▶ DESCRIPTION OF THE TASK:
Reproduce the top of the data verbatim, through and including the line that contains "np.array(values, float) for".

----- COLLECTED DATA

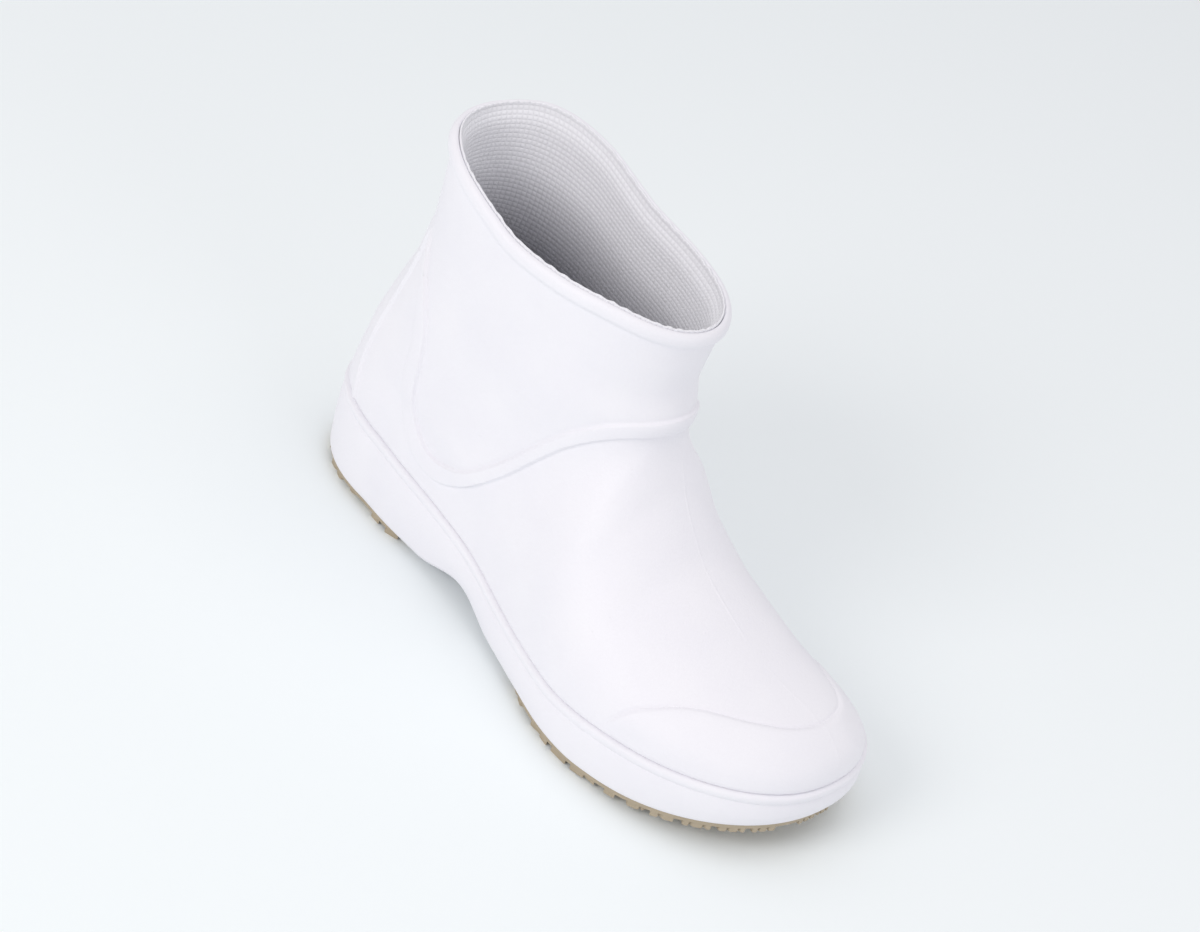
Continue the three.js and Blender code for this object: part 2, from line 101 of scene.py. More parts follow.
def table(**columns):
    return {name: np.array(values, float) for name, values in columns.items()}


outline = table(
    at=[0, 0.155, 0.228, 0.31, 0.393, 0.483, 0.579, 0.655, 0.714, 0.766, 0.834, 0.941, 1],
    half=[35.5, 35.5, 36, 33.47, 32, 36.48, 46.48, 52.98, 55.55, 56, 56, 56, 56],
    mid=[0.45, 0.45, -0.45, -3.02, -5.04, -6.05, -4.03, -3.36, -2.46, -0.9, 1.01, 5.04, 6.94],
)
sideWall = table(
    at=[0, 0.138, 0.276, 0.414, 0.517, 0.638, 0.741, 0.879, 1],
    crease=[41.5, 38.51, 34.03, 26.55, 22.5, 23.49, 26.81, 30.01, 32.3],
    bed=[21, 20.37, 18.06, 9.45, 10.5, 10.5, 10.5, 9.98, 9.03],
)
ridge = table(
    at=[0.34, 0.448, 0.517, 0.569, 0.59, 0.614, 0.659, 0.693, 0.759, 0.817, 0.876, 0.931, 1],
    top=[112.1, 114.46, 115.64, 109.15, 102.07, 92.04, 79.65, 72.22, 64.48, 59.02, 54.6, 52, 49.92],
)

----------

▶ COMPLETED TASK:
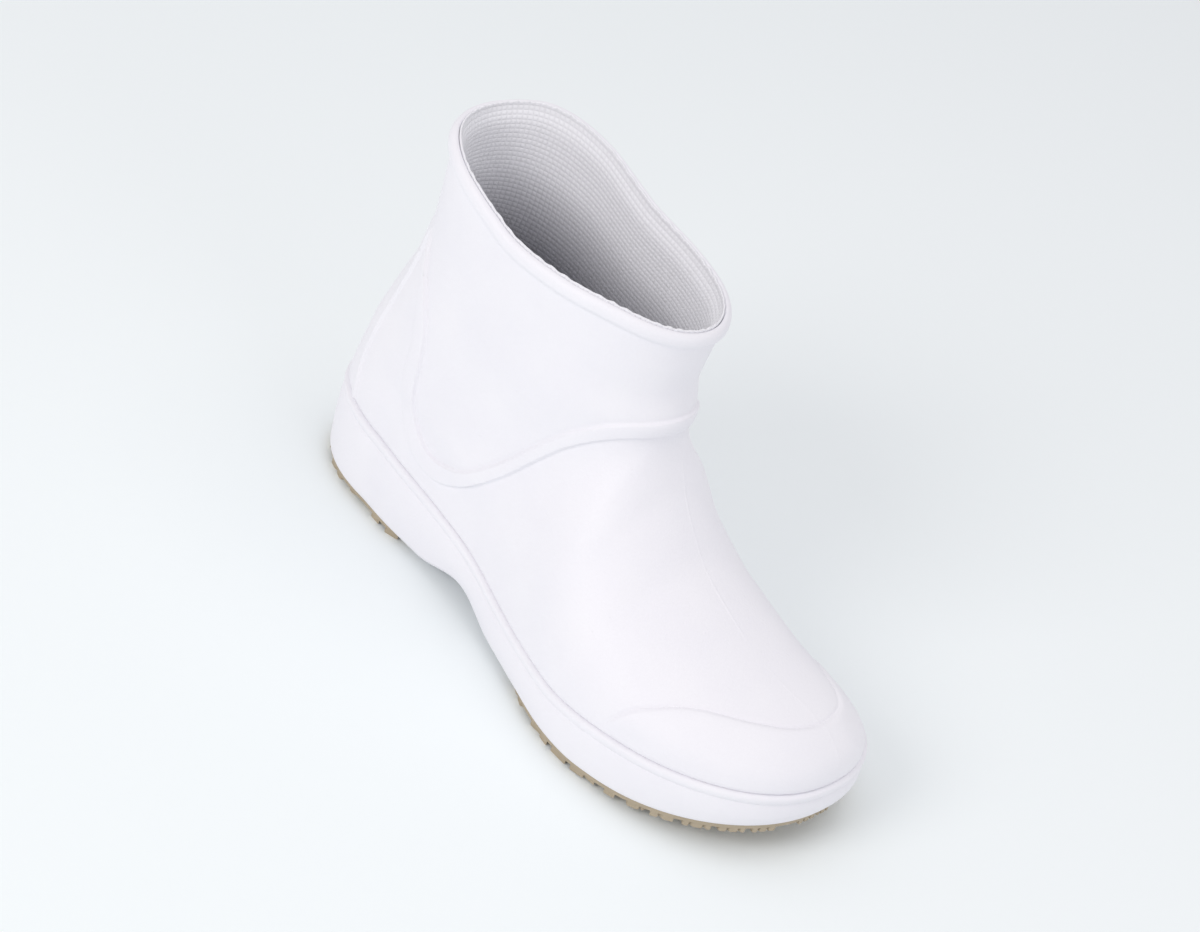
Continue the three.js and Blender code for this object: part 2, from line 101 of scene.py. More parts follow.
def table(**columns):
    return {name: np.array(values, float) for name, values in columns.items()}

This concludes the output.